# Newest member of the family!



## Ava. (Oct 21, 2020)

While I am not allowed to bring cats or dogs home, fish are acceptable.. Its been 3 years without a betta! I had a gorgeous bright red dumbo betta named Sun Dancer.. He was my pride and joy. I was so hurt over him (YES! a fish!) for 3 years that I just now brought myself to buy another,

I wanted the complete Opposite of sundancer, so I brought home a Female crowntail.. Azure!











So Happy Gotcha Day, Azure. 5/19/2021


----------



## PowersPup (Aug 28, 2020)

Beautiful!


----------



## Dianaleez (Dec 14, 2019)

With those colors she'll dance in the water.


----------



## Ava. (Oct 21, 2020)

Dianaleez said:


> With those colors she'll dance in the water.


She does! 😍


----------



## twyla (Apr 28, 2010)

Congrats from me and Oggy


----------



## Ava. (Oct 21, 2020)

twyla said:


> Congrats from me and Oggy
> View attachment 476899


 Awh!!


----------



## Ava. (Oct 21, 2020)

yeah that didn't last long, the fish died. I told the worker at petsmart and he told me it was "just bad luck" and I did everything right per I described

I got a new one.


----------



## twyla (Apr 28, 2010)

Ava. said:


> yeah that didn't last long, the fish died. I told the worker at petsmart and he told me it was "just bad luck" and I did everything right per I described
> 
> I got a new one.


Aw dang


----------



## 94Magna_Tom (Feb 23, 2021)

Well at least you didn't have time to get attached. Did you get the same kind?


----------



## Ava. (Oct 21, 2020)

94Magna_Tom said:


> Well at least you didn't have time to get attached. Did you get the same kind?
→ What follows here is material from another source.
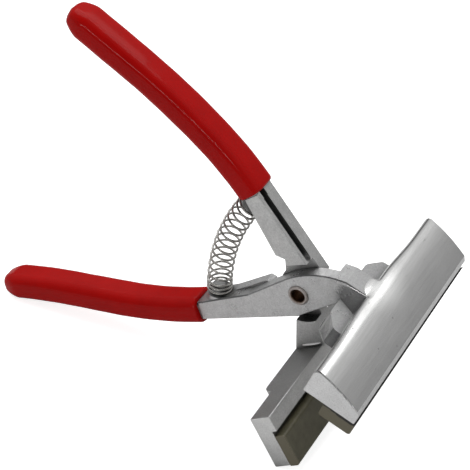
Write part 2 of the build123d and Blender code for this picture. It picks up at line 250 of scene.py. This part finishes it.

 No, I got a crowntail female. Different colors


----------



## EpicQuestPoodles (Apr 29, 2021)

Ava. said:


> No, I got a crowntail female. Different colors


I find that Bettas can be somewhat hard, imo. I used to have them, but then lost all 3 back to back to back and gave up. I had had them for a few years, and honestly, ONE of them traveled with me from TX to VA. lol. He lasted like 3 years and was my favorite. xD


----------